USDA raporu: Türkiye’de yıllık 400-500 bin buzağı kaybı
ABD Tarım Bakanlığı (USDA) tarafından yayımlanan "Türkiye: Hayvancılık ve Ürünleri Yıllık" raporu, Türkiye’nin canlı hayvan ithalatı, üretim maliyetleri ve sürü dinamikleri hakkında önemli değerlendirmeler içeriyor. Raporda, Türkiye’nin canlı hayvan ithalatçılığında dünyada ikinci sırada yer aldığı ve yıllık buzağı kayıplarının yaklaşık 400 bin-500 bin arasında olduğu belirtildi.

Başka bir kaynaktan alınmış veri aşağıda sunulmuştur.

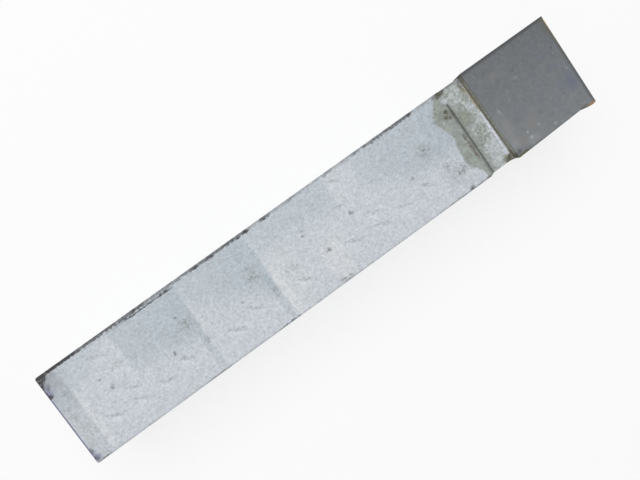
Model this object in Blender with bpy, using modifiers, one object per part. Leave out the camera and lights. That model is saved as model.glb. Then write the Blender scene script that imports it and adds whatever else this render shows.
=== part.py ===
"""Carbide-tipped tool bit: a square steel shank with a square carbide plate brazed into a seat at its nose.

Blender 4.5, metres, +Z up. +X runs along the shank towards the cutting edge and +Y is the left side, seen
from the back end. The origin is the middle of the base face. Run it with
blender --background --python part.py, or from the text editor.
"""

import math

import bmesh
import bpy
from mathutils import Matrix

# Shank: square bar, sawn to length
SHANK_WIDTH = 0.01905
SHANK_HEIGHT = 0.01905
SHANK_LENGTH = 0.1143
CORNER_RADIUS = 0.0004

# Carbide plate: nearly square in plan, its right side and its front ground out of square, all sides relieved
TIP_LENGTH = 0.0193
TIP_THICKNESS = 0.00476
TIP_DROP = 0.00035
TIP_OVERHANG_FRONT = 0.00135
TIP_OVERHANG_LEFT = 0.00034
TIP_OVERHANG_RIGHT = 0.00034
TIP_RIGHT_TAPER = math.radians(1.9)
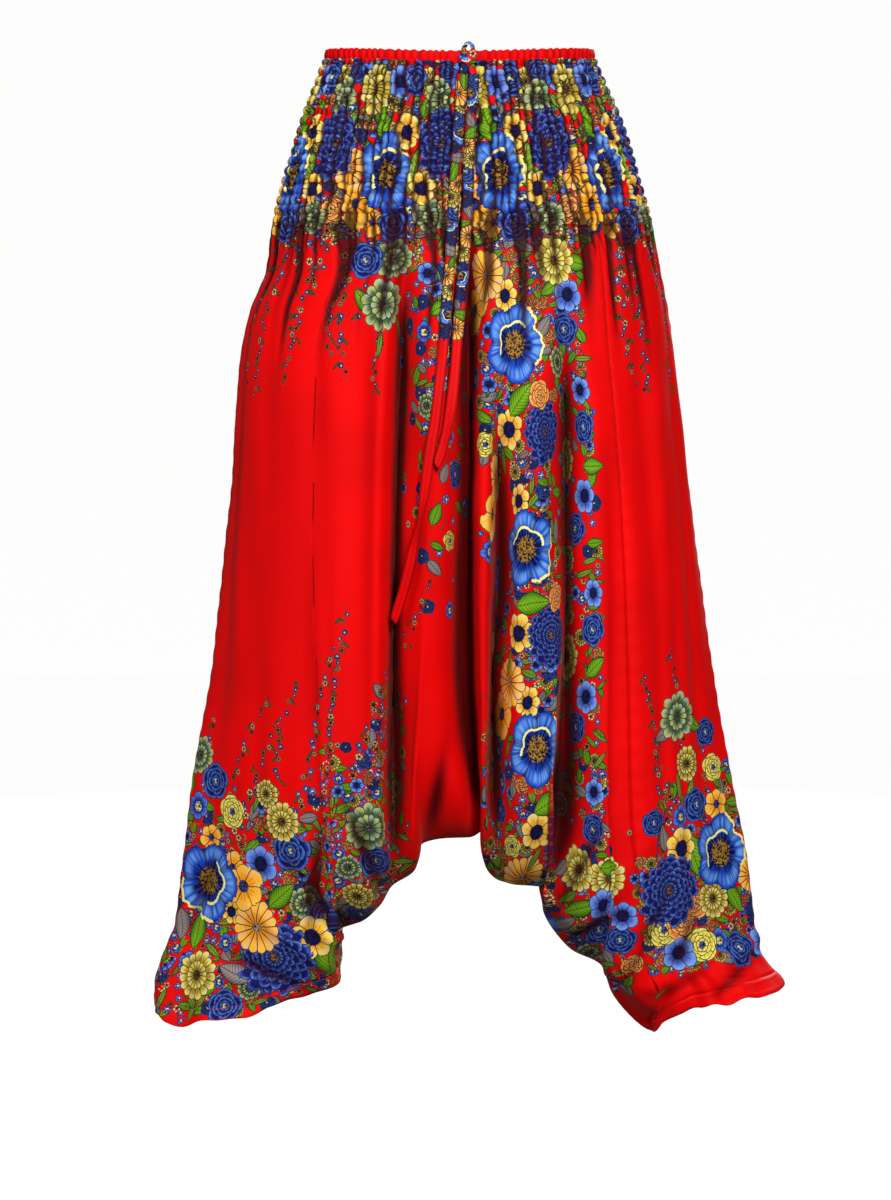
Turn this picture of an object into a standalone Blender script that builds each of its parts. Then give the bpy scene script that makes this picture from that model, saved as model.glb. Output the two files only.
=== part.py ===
"""Harem pants: a shirred waist, a dropped crotch, two open ankles and a flat waist tie.

The pants keep the hollow form they have when worn by a general figure standing with its feet
apart. Metres, +Z up, the front faces -Y, and the wearer's right leg is at -X. The origin is the
middle of the waist opening, level with the top edge.

The cloth is one surface, found from two numbers. "Share" runs across a face, from 0 at the side
seam over the wearer's right leg to 1 at the side seam over the left leg. "Level" runs down it,
from -1 at the waist to 0 at the yoke's foot and on to 1 at the lower edge, which is the two
ankle openings and the inside leg seam between them. Each piece is a patch of that surface with
a Solidify modifier.
"""

from math import pi

import bpy
import numpy as np
from mathutils import Matrix

MM = 0.001

# Driving sizes, in metres.
CLOTH = 1.2 * MM
CASING_CLOTH = 3.0 * MM
SEAM_GAP = 0.3 * MM
LEAN_ROOM = 1.1  # how far two walls that lean together are kept apart, in thicknesses of cloth
CASING_DEPTH = 9.5 * MM
YOKE_FOOT = 165 * MM
HEM_DEPTH = 12 * MM
ANKLE_FRONT = 62 * MM
ANKLE_BACK = 66 * MM
TIE_WIDTH = 10 * MM
TIE_CLOTH = 1.5 * MM

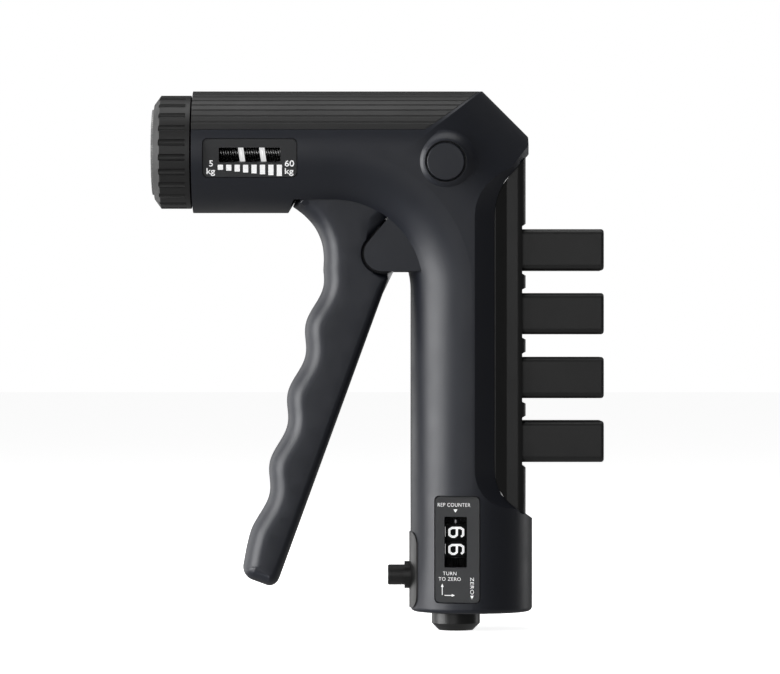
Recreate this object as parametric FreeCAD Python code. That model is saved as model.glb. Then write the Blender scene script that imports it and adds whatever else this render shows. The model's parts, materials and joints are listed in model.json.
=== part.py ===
"""Adjustable hand gripper and finger exerciser, in millimetres.

+Z is up, +X points from the tension knob to the finger keys, and Y = 0 is the plane in which the two
body shells meet. Z = 0 is the bottom of the reset knob and X = 0 is the middle of the overall length.
"""
import FreeCAD, Part
import math
import os

V = FreeCAD.Vector

# Body: a round barrel and a round pillar joined by an elbow
TUBE_R = 19.0
WALL = 2.2
BARREL_Z = 148.8
PILLAR_X = 29.5
ELBOW_R = 43.0
ELBOW_X = PILLAR_X - ELBOW_R
ELBOW_Z = BARREL_Z - ELBOW_R
BARREL_END_X = -57.3
BASE_Z = 5.6
BASE_ROUND = 1.5
CORNER_START = -14.4
CORNER_REACH = 30.3
CORNER_TIP_X = 47.2
CORNER_TIP_Z = 100.0
HALF = 200.0
SEAM = 0.05

# Rear facets and the key housing between them
FACET_X = 30.2
FACET_RUN = 6.3
HOUSING_X = FACET_X + FACET_RUN
HOUSING_REAR_X = 46.2
HOUSING_HALF_Y = 13.0
HOUSING_ROUND = 2.6
HOUSING_BAND_X = 40.2
HOUSING_BAND_Y = 11.9
FACET_TOP = 136.0
FACET_BOTTOM = 42.5
FACET_TOP_SLOPE = 1.1
FACET_BOTTOM_SLOPE = 0.66

# Top cover
COVER_SEAM_DEG = 19.6
RIB_PITCH_DEG = 7.2
RIB_GROOVE_R = 0.5
RIB_GROOVE_RISE = 0.25
COVER_LAP = 0.8
COVER_GAP = 0.2

# Handle and its pivot
PIVOT_X = 1.57
PIVOT_Z = 117.0
CHEEK_R = 5.5
CHEEK_IN = 8.2
CHEEK_OUT = 11.3
SLOT_HALF_Y = 11.6
SLOT_BOTTOM = PIVOT_Z - CHEEK_R - 0.1
SLOT_TOP = 137.0
SLOT_SWING_R = 32.0
PIN_R = 2.5
RUN_GAP = 0.06
GRIP_HALF_Y = 11.2
GROOVE_PITCH = 21.55
GROOVE_DEPTH = 1.25
GROOVE_TOP_Z = 106.4
GROOVE_TOP_X = -18.1
FRONT_SLOPE = 0.26
REAR_SLOPE = math.tan(math.radians(20.0))
ARM_LENGTH = 31.8
ARM_LEAN_DEG = 9.1
NOSE_R = 3.5
ARM_HALF_Y = 2.5
HANDLE_TRAVEL_DEG = 18.2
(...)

Nedenler ve envanter beklentisi
Rapor, Türkiye’nin "verimsiz yerel üretim politikaları, zayıf hayvan sağlığı ve çiftlik yönetimi nedeniyle sürü sayılarının artırılmasına tarihsel olarak yardımcı olmayan besi sığırı ithalatına odaklandığını" vurguluyor. Ayrıca, 2026 yılında ülke sığır envanterinde düşüş bekleniyor; bunun temelinde yüksek kesim eğilimleri, artan üretim maliyetleri ve düşük karlılık yatıyor. Raporda, çiftçilerin beklenen yüksek girdi ve üretim maliyetleri nedeniyle sürülerini tasfiye etmeye devam edeceği ifade ediliyor.
Tüketim ve ithalat eğilimleri
Türkiye Kırmızı Et Üreticileri Birliği verilerine atıfta bulunulan raporda, kişi başı toplam et tüketiminin 51 kilogram olduğu; bunun 22 kilogramının tavuk, 20 kilogramının sığır, 7 kilogramının koyun ve 2 kilogramının keçi eti olduğu kaydedildi. Raporda bazı sektör temsilcilerinin kişi başına 20 kilogram sığır eti tüketiminin gerçekleri yansıtmadığına dair görüşleri de yer alıyor.
Kırmızı et ve süt arzı riskleri
Rapor, artan yem ve diğer girdilerin maliyeti ile verimsiz süt ineği üretiminin, sığır sayısında azalmaya yol açacağını belirtiyor. Buna ek olarak, Haziran 2025'te şap hastalığıyla ilişkili çok sayıda kesim ve düşük doğum oranlarının sektörde sığır sayısının azalmasına katkı sağladığı ifade ediliyor. Uzmanlar, damızlık hayvanların kesilmesinin sektörün sürdürülebilirliği için en büyük risk olduğunu ve karlılık sorunlarının çözülmesi gerektiğini vurguluyor.
Buzağı ölümleri ve hayvan sağlığı
Raporda, ülke genelinde zayıf çiftlik yönetimi nedeniyle yıllık buzağı kayıplarının yaklaşık 400 bin ila 500 bin olduğu, bu sayının ithal edilen sığır sayısına yakın olduğu belirtiliyor. Doğum sonrası ölüm oranının ise yaklaşık %10-15 civarında olduğu ve bunun dünya ortalamasının çok üzerinde olduğu aktarılıyor.
İthalatın boyutu ve piyasa etkileri
Türkiye’nin 2024 yılında 788 milyon dolarlık canlı hayvan ticaret hacmiyle dünyanın en büyük ikinci canlı hayvan ithalatçısı olduğu raporda yer alıyor. USDA, Türkiye’nin 2010'dan bu yana canlı hayvan ithalatı yoluyla hayvan envanterini artırmaya ve sığır eti fiyatlarını düzenlemeye çalıştığını; ancak fiyatların hâlâ önemli ölçüde arttığını belirtiyor. 2025’teki şap salgınları nedeniyle üreticilerin yaş veya sağlık durumuna bakılmaksızın hayvanları kesime gönderdiği ve bunun sonucunda kesim fiyatlarının düşerek üreticiler için ekonomik kayıplara yol açtığı raporda ifade ediliyor.
Özetle, USDA raporu Türkiye'deki hayvancılık sektörünün üretim maliyetleri, hayvan sağlığı eksiklikleri ve zayıf işletme yönetimi nedeniyle donanım ve arz riskiyle karşı karşıya olduğunu; canlı hayvan ithalatının kısa vadeli açıkları kapatmaya çalıştığını ortaya koyuyor.
AMERİKA TARIM BAKANLIĞI (USDA), DÜNYANIN EN BÜYÜK İKİNCİ CANLI HAYVAN İTHALATÇISI OLAN TÜRKİYE'NİN, YILLIK BUZAĞI KAYIPLARININ YAKLAŞIK 500 BİNE ULAŞTIĞI VE BU RAKAMIN İTHAL EDİLEN SIĞIR SAYISINA NEREDEYSE EŞİT OLDUĞUNA DİKKATİ ÇEKTİ.